Goal =>
Write out all of the data without omission, exactly as shown.

Dataset content =>
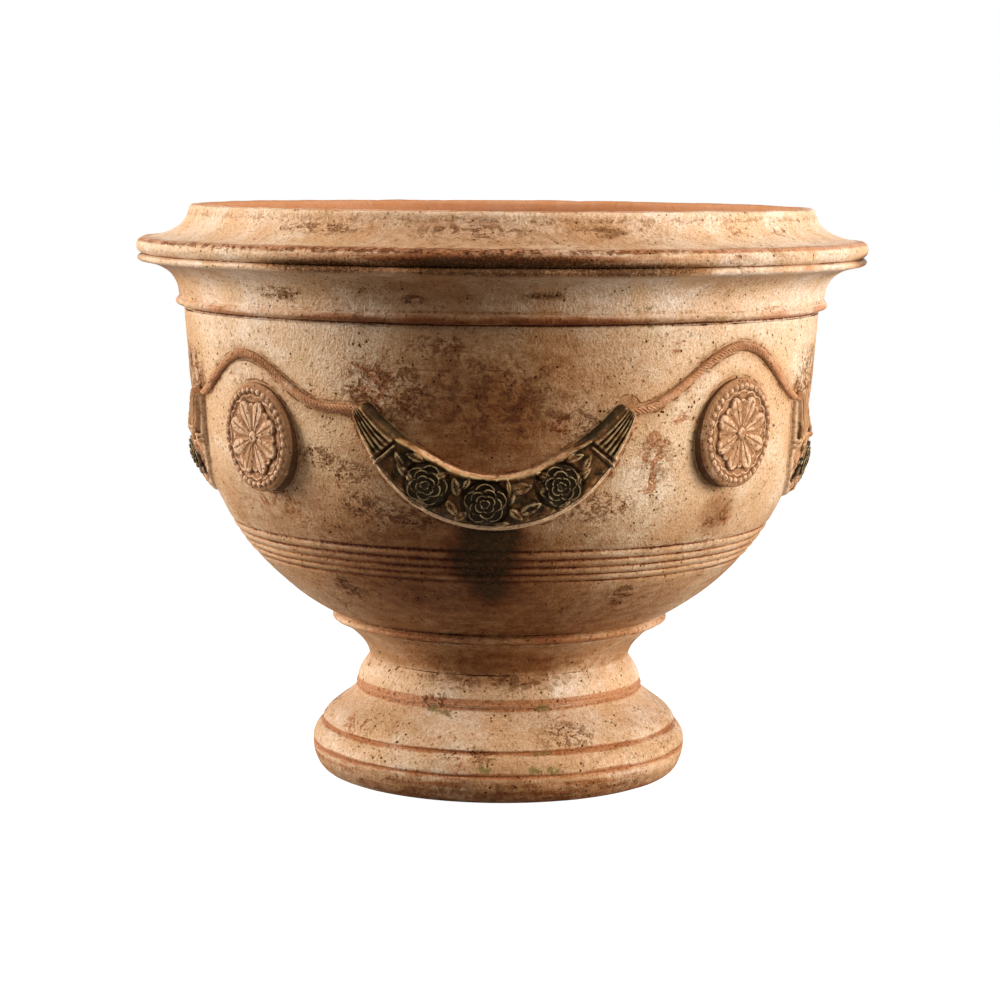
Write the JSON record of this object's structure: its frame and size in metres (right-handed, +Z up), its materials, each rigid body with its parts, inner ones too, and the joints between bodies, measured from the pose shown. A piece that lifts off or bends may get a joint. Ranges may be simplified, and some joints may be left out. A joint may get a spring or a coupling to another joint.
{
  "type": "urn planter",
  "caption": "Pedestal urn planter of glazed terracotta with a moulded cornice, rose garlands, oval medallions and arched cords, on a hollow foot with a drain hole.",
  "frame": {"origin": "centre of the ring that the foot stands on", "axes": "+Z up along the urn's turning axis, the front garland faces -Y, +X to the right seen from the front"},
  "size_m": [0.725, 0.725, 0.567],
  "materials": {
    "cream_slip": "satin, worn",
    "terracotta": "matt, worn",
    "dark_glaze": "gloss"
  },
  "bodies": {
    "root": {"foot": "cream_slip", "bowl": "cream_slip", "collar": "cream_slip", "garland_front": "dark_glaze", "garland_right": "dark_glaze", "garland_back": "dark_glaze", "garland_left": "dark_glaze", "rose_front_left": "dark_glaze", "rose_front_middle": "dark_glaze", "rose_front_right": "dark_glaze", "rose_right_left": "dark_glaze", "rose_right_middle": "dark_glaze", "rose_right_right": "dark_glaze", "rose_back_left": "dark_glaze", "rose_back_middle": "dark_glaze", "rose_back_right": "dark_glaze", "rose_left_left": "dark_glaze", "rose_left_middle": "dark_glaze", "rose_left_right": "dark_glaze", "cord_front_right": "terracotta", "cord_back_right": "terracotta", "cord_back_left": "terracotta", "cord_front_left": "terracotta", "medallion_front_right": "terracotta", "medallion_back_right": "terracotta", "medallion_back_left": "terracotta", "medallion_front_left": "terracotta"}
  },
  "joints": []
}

Expected output =>
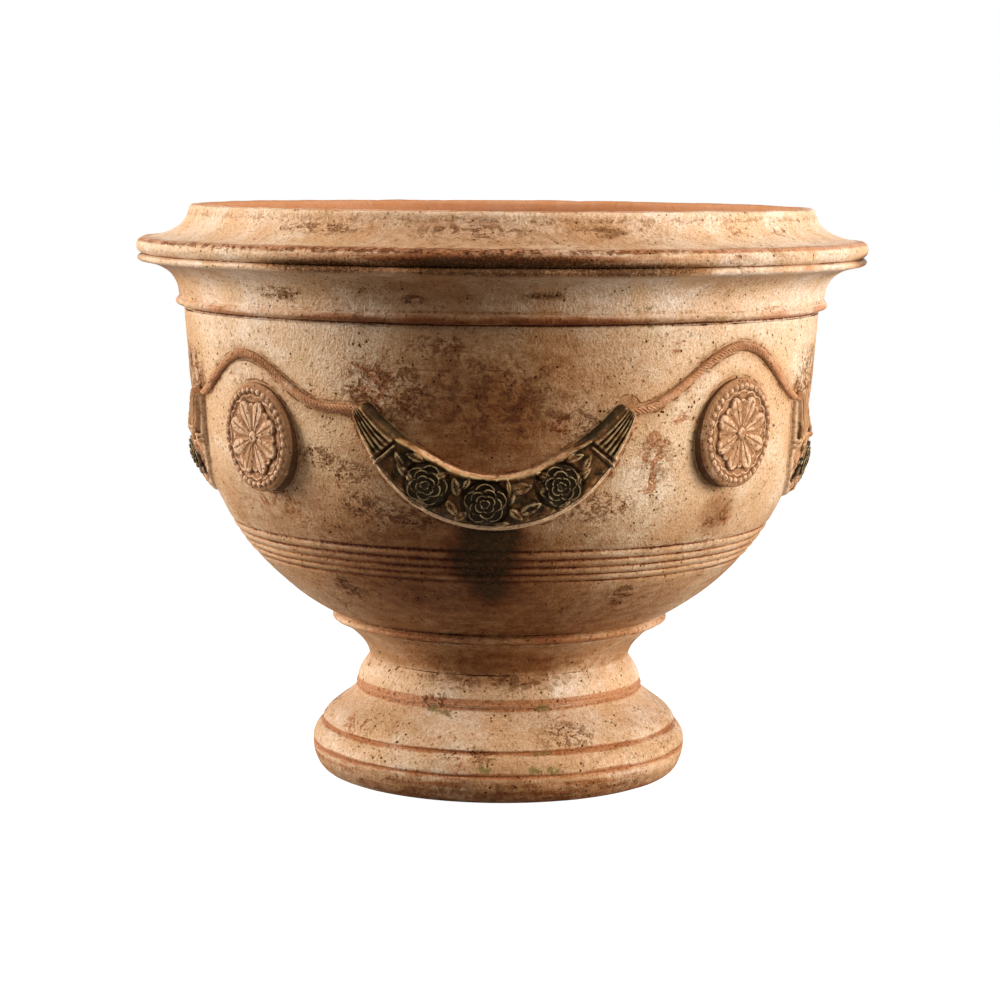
Write the JSON record of this object's structure: its frame and size in metres (right-handed, +Z up), its materials, each rigid body with its parts, inner ones too, and the joints between bodies, measured from the pose shown. A piece that lifts off or bends may get a joint. Ranges may be simplified, and some joints may be left out. A joint may get a spring or a coupling to another joint.
{
  "type": "urn planter",
  "caption": "Pedestal urn planter of glazed terracotta with a moulded cornice, rose garlands, oval medallions and arched cords, on a hollow foot with a drain hole.",
  "frame": {"origin": "centre of the ring that the foot stands on", "axes": "+Z up along the urn's turning axis, the front garland faces -Y, +X to the right seen from the front"},
  "size_m": [0.725, 0.725, 0.567],
  "materials": {
    "cream_slip": "satin, worn",
    "terracotta": "matt, worn",
    "dark_glaze": "gloss"
  },
  "bodies": {
    "root": {"foot": "cream_slip", "bowl": "cream_slip", "collar": "cream_slip", "garland_front": "dark_glaze", "garland_right": "dark_glaze", "garland_back": "dark_glaze", "garland_left": "dark_glaze", "rose_front_left": "dark_glaze", "rose_front_middle": "dark_glaze", "rose_front_right": "dark_glaze", "rose_right_left": "dark_glaze", "rose_right_middle": "dark_glaze", "rose_right_right": "dark_glaze", "rose_back_left": "dark_glaze", "rose_back_middle": "dark_glaze", "rose_back_right": "dark_glaze", "rose_left_left": "dark_glaze", "rose_left_middle": "dark_glaze", "rose_left_right": "dark_glaze", "cord_front_right": "terracotta", "cord_back_right": "terracotta", "cord_back_left": "terracotta", "cord_front_left": "terracotta", "medallion_front_right": "terracotta", "medallion_back_right": "terracotta", "medallion_back_left": "terracotta", "medallion_front_left": "terracotta"}
  },
  "joints": []
}